## PROBLEM REQUIREMENTS
Your task is to tally the lines of the listing containing the word "caption" and report the figure alone.

## SUPPLIED ENTRIES

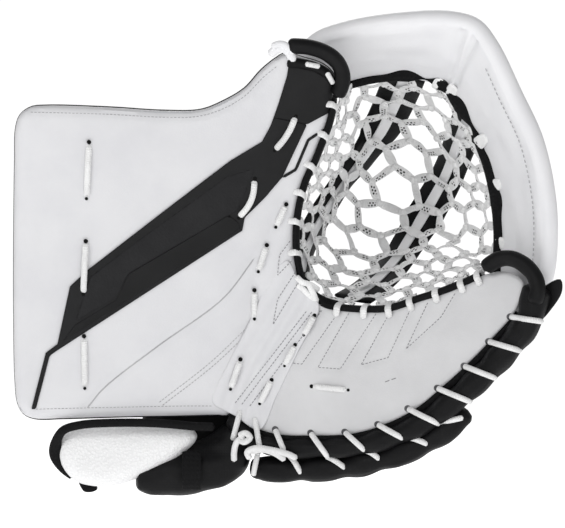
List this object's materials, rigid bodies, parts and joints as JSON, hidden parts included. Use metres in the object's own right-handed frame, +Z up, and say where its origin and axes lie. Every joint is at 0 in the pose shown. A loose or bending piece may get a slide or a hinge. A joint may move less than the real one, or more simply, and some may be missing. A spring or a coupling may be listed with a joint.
{
  "type": "goalie catch glove",
  "caption": "Goaltender's catching glove with a flat cuff and thumb board, a padded palm, a laced net pocket on two spines and a padded rim, folding at the break.",
  "frame": {"origin": "centre of the wrist opening behind the cuff board, where the hand and arm hold the glove", "axes": "+X from the cuff toward the fingers, +Y away from the catching side, +Z up toward the top of the pocket"},
  "size_m": [0.366, 0.188, 0.3335],
  "materials": {
    "white_leather": "smooth synthetic leather, soft satin",
    "grey_leather": "soft palm leather, matt",
    "charcoal_leather": "embossed charcoal leather, satin",
    "black_leather": "soft black leather, matt",
    "black_webbing": "woven webbing and binding tape",
    "white_lace": "waxed skate lace with a tracer",
    "white_mesh": "spacer mesh",
    "liner": "brushed liner",
    "foam": "closed-cell foam",
    "stiff_plastic": "matt sheet plastic"
  },
  "bodies": {
    "thumb_side": {"cuff_front_cover": "white_leather", "cuff_foam_core": "foam", "cuff_stiffener_plate": "stiff_plastic", "cuff_back_cover": "black_leather", "cuff_lace_upper": "white_lace", "cuff_lace_middle": "white_lace", "cuff_lace_lower": "white_lace", "thumb_lace_lower": "white_lace", "thumb_lace_upper": "white_lace", "break_lace_cuff_1": "white_lace", "break_lace_cuff_2": "white_lace", "break_lace_cuff_3": "white_lace", "break_lace_cuff_4": "white_lace", "cuff_stripe_panel": "charcoal_leather", "thumb_panel": "charcoal_leather", "thumb_tip_cap": "black_leather", "thumb_tip_roll": "black_leather", "thumb_tip_tie": "white_leather", "thumb_pocket_binding": "black_webbing", "thumb_pocket_lace": "white_lace", "rim_thumb_side": "white_leather", "thumb_stall": "liner", "wrist_pad": "white_mesh", "wrist_pad_binding": "black_webbing", "size_tag": "liner", "wrist_wrap_pad": "black_leather", "wrist_wrap_loop": "black_webbing"},
    "finger_side": {"palm_cover": "grey_leather", "palm_foam": "foam", "palm_liner": "liner", "palm_pocket_binding": "black_webbing", "palm_pocket_lace": "white_lace", "palm_center_lace": "white_lace", "break_lace_palm_1": "white_lace", "break_lace_palm_2": "white_lace", "break_lace_palm_3": "white_lace", "finger_stall_wall": "liner", "back_hand_pad": "liner", "back_hand_cover": "black_leather", "palm_edge_roll": "charcoal_leather", "lower_edge_roll": "charcoal_leather", "perimeter_lace": "white_lace", "finger_tip_roll": "black_leather", "rim_finger_side": "white_leather"},
    "pocket": {"pocket_net": "white_lace", "rim_corner": "white_leather", "upper_spine_strap": "black_webbing", "upper_spine_stripe": "white_leather", "lower_spine_strap": "black_webbing", "lower_spine_stripe": "white_leather", "break_gusset": "liner"},
    "wrist_strap_body": {"wrist_strap": "black_webbing"},
    "hand_strap_body": {"hand_strap": "black_webbing"}
  },
  "joints": [
    {"name": "glove_close", "type": "hinge", "parent": "thumb_side", "child": "finger_side", "pos_m": [0.061, -0.032, -0.039], "axis": [-0.4791, 0.1734, -0.8605], "range_deg": [0, 45]},
    {"name": "pocket_fold", "type": "hinge", "parent": "thumb_side", "child": "pocket", "pos_m": [0.061, -0.032, -0.039], "axis": [-0.4791, 0.1734, -0.8605], "range_deg": [0, 22.5]},
    {"name": "wrist_strap_open", "type": "hinge", "parent": "thumb_side", "child": "wrist_strap_body", "pos_m": [0.015, -0.024, 0.096], "axis": [1, 0, 0], "range_deg": [0, 60]},
    {"name": "hand_strap_open", "type": "hinge", "parent": "finger_side", "child": "hand_strap_body", "pos_m": [0.1, 0.036, -0.029], "axis": [-1, 0, 0], "range_deg": [0, 60]}
  ],
  "couplings": [
    {"joint": "pocket_fold", "follows": "glove_close", "ratio": 0.5}
  ]
}
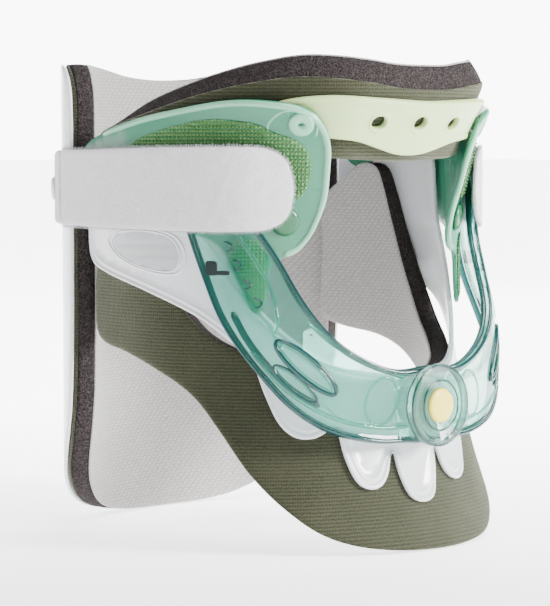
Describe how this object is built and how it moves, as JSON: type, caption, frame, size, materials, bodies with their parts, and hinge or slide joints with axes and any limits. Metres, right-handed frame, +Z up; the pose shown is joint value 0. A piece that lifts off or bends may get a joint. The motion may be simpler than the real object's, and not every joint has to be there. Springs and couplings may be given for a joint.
{
  "type": "cervical collar",
  "caption": "Two-piece rigid neck brace: padded front and back halves, clear yoke with a height dial that lifts the arms and chin cup, and hook-and-loop straps.",
  "frame": {"origin": "centre of the collar's footprint box, on the floor it stands on", "axes": "+Z up, -Y the way the wearer faces, +X the wearer's left"},
  "size_m": [0.168, 0.1694, 0.1845],
  "materials": {
    "loop_facing": "matte",
    "foam": "matte",
    "lining": "matte",
    "milky_panel": "satin",
    "teal_clear": "glossy",
    "green_clear": "satin",
    "hook_patch": "matte",
    "green_rivet": "glossy",
    "cream_cup": "satin",
    "yellow_button": "satin",
    "strap": "matte",
    "acetal": "satin"
  },
  "bodies": {
    "front_base": {"front_pad_facing": "loop_facing", "front_pad_foam": "foam", "front_pad_lining": "lining", "front_panel": "milky_panel", "yoke_frame": "teal_clear"},
    "height_dial": {"height_dial": "teal_clear", "drive_pinion": "acetal"},
    "lock_button": {"lock_button": "yellow_button"},
    "chin_lift": {"arm_right": "green_clear", "arm_left": "green_clear", "hook_patch_right": "hook_patch", "hook_patch_left": "hook_patch", "arm_rivet_right": "green_rivet", "arm_rivet_left": "green_rivet", "lift_rack_right": "acetal", "lift_rack_left": "acetal"},
    "chin_support": {"chin_cup": "cream_cup", "chin_pad_facing": "loop_facing", "chin_pad_foam": "foam", "chin_pad_lining": "lining", "chin_pivot_right": "cream_cup", "chin_pivot_left": "cream_cup"},
    "back_half": {"back_panel": "milky_panel", "back_pad_facing": "loop_facing", "back_pad_foam": "foam", "back_pad_lining": "lining", "strap_rivet_right": "milky_panel", "strap_rivet_left": "milky_panel", "strap_base_right": "strap", "strap_base_left": "strap"},
    "strap_right": {"strap_right": "strap", "strap_hook_tab_right": "strap"},
    "strap_left": {"strap_left": "strap", "strap_hook_tab_left": "strap"}
  },
  "joints": [
    {"name": "chin_height", "type": "slide", "parent": "front_base", "child": "chin_lift", "axis": [0, 0.2, 0.9798], "range_m": [-0.0127, 0.0127], "deforming": ["lift_rack_right", "lift_rack_left", "chin_pad_facing", "chin_pad_foam", "chin_pad_lining"]},
    {"name": "dial_turn", "type": "hinge", "parent": "front_base", "child": "height_dial", "pos_m": [0, -0.0779, 0.0535], "axis": [0, -1, 0], "range_deg": [-104.5, 104.5]},
    {"name": "button_press", "type": "slide", "parent": "height_dial", "child": "lock_button", "axis": [0, 1, 0], "range_m": [0, 0.0016], "stiffness_N_per_m": 300},
    {"name": "chin_tilt", "type": "hinge", "parent": "chin_lift", "child": "chin_support", "pos_m": [0, -0.0565, 0.1595], "axis": [1, 0, 0], "range_deg": [-1.5, 3]},
    {"name": "back_fit", "type": "slide", "parent": "front_base", "child": "back_half", "axis": [0, 1, 0], "range_m": [0, 0.03]},
    {"name": "strap_open_right", "type": "hinge", "parent": "back_half", "child": "strap_right", "pos_m": [-0.0766, 0.0471, 0.1345], "axis": [0, 0, -1], "range_deg": [0, 100], "deforming": ["strap_right", "strap_hook_tab_right"]},
    {"name": "strap_open_left", "type": "hinge", "parent": "back_half", "child": "strap_left", "pos_m": [0.0766, 0.0471, 0.1345], "axis": [0, 0, 1], "range_deg": [0, 100], "deforming": ["strap_left", "strap_hook_tab_left"]}
  ],
  "couplings": [
    {"joint": "dial_turn", "follows": "chin_height", "rad_per_m": -142.86}
  ]
}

## ANSWER BELOW
3